Plans to start this coalition began as a lunchtime conversation between friends one day in October of 2023. “We were just talking about our experiences,” said Oli in a Tripod interview with four of the WOCC+ founders, who all emphasized feeling alienated and overlooked in classes and social settings because of their identities as women of color. “People don’t realize how real and pervasive [racism on campus] is, especially when you’re not looking at a world outside of your self,” reflected Ankrah. White peers they share classes with “wouldn’t acknowledge us,” Oli continued. “Saying ‘hi’ to us would be a political move for them… We have classes with people, we see them consistently and we have had conversations. They don’t say ‘hi’ to us, but they will say ‘hi’ to our white counterparts in the same setting.” Cervantes, another leader of WOCC+, recalled the day she spent tabling for La Voz Latina at Bantam Welcome Weekend, when admitted students are welcomed to campus.

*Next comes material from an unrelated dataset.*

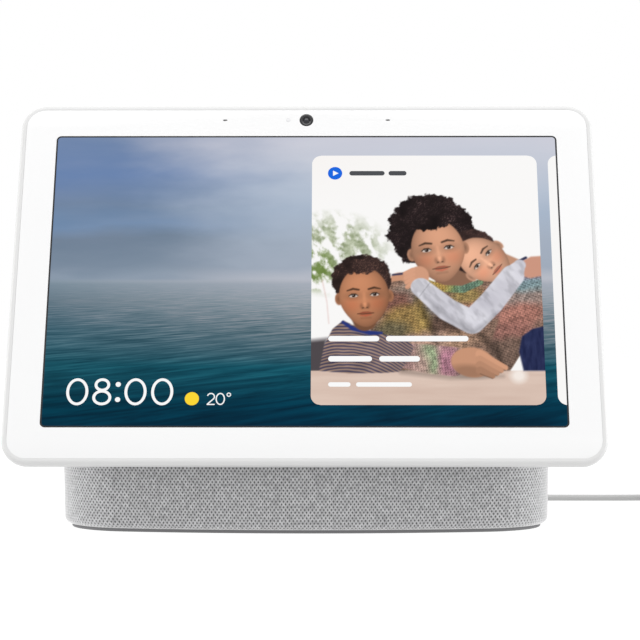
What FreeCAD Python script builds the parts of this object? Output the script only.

During the activities fair event, all of the cultural organizations were put on one side of the Long Walk, while sports teams and other groups were placed on the other side. “People would just completely pass us by knowing that this area [of cultural organizations] isn’t for them… It made that divide so real, that Trinity doesn’t see these parts of campus as cohesive [with the rest of the college community].”

“This is not the campus we were promised,” stated Oli as the four women discussed how Trinity’s campus climate was advertised to them when they were applying and preparing to attend the college. Frequent discussions about tensions and disparities they continually experience on campus led to the first meeting of the Women of Color Plus Coalition in November of 2023. In the months following, they have met weekly to establish the organization and discuss specific actions to “hold events aimed at raising awareness and uplifting the realities faced by Women of Color, challenging campus norms, and addressing inequalities specific to these women at Trinity College,” as stated in their mission.

One of WOCC+’s current initiatives is planning a pre-orientation program for members of the incoming Class of 2028. “I never had any illusion that I was going to be someone who fit in here,” said Oli when reflecting on her transition to Trinity. All four founders that were interviewed expressed feeling unwelcome and alienated almost immediately after arriving on campus for their first-year orientation. During her senior year of high school, Ankrah participated in Bantam Bound, a fly-in program for students of diverse backgrounds which aims to introduce students to life at Trinity. “They marketed Trinity as this very diverse, dynamic campus,” she said. “I left genuinely thinking that this campus was set apart from other colleges that I’ve seen and toured and heard of. But being here and seeing that’s not exactly true was definitely very disheartening.” After committing to Trinity, she decided to attend two pre-orientation programs: P.R.I.D.E., which welcomes students from underrepresented communities to campus, and Venture, which aims to foster women’s leadership on campus. Participating in Venture, which was very predominately white, it was clear to her that the program “only represented one group.” She was drawn to Venture because of its supposed focus on women’s involvement and networking on campus; however, she felt it only emphasized the race and class disparities she would come to experience throughout her first-year at Trinity. “I just felt very alienated… I remember being self-conscious the entire time.

Because of her experiences in P.R.I.D.E and Venture, Nicole hopes to lead a pre-orientation program with other WOCC+ leaders that would celebrate the intersections and unique experiences of participating students’ identities, rather than requiring them to “choose.” The WOCC+ founders stressed the severe lack of intersectionality on campus; every day, they feel they must decide which identity they will embody depending on the social environment of the space they are entering. “Being marketed as the woman of color in a group, or the woman in the group, or the person of color in a group, it’s hard,” stated Oli. Cervantes expressed regret for not attending a pre-orientation program before starting at Trinity, which is why leading this initiative through WOCC+ is so important to her. “I think I would need something like this program [as a first-year],” she said. “Understanding that my presence here is valued… Not only is my identity as a woman of color important and substantial, but also that I’m more than that.” Dean of Student Life Dr. Jody Goodman, the Coalition’s faculty advisor, and Director of the Bantam Network and Residential Experience Sheila Copperthite ’17 M ’19 are working alongside the students to plan this potential pre-orientation program, which will support new first- years who are women-identifying people of color.

On March 29, WOCC+ will have its first event, a kickoff dinner in Hallden Hall. The event will be a part of Trinity’s Women & Gender Resource Action Center’s annual Women’s ‘Herstory’ Month event series. The leaders of WOCC+ anticipate that this dinner will be the first step in creating a strong, supportive network of students and faculty who identify as women of color on campus. “I really hope that this space that we’re planning and curating is an opportunity to connect for any woman on campusthat’s ever looked at another woman and thought ‘Wow I really want to be her friend’ or ‘I’d like to get to know her better’,” Ankrah reflected. “We never get the opportunity to exist in a space all together, so this is the time, this is the chance.”

The Tripod acknowledges that many members of WOCC+ are also writers/ editors on this publication, and ensures that this story was reported and written with this in mind to maintain fair coverage.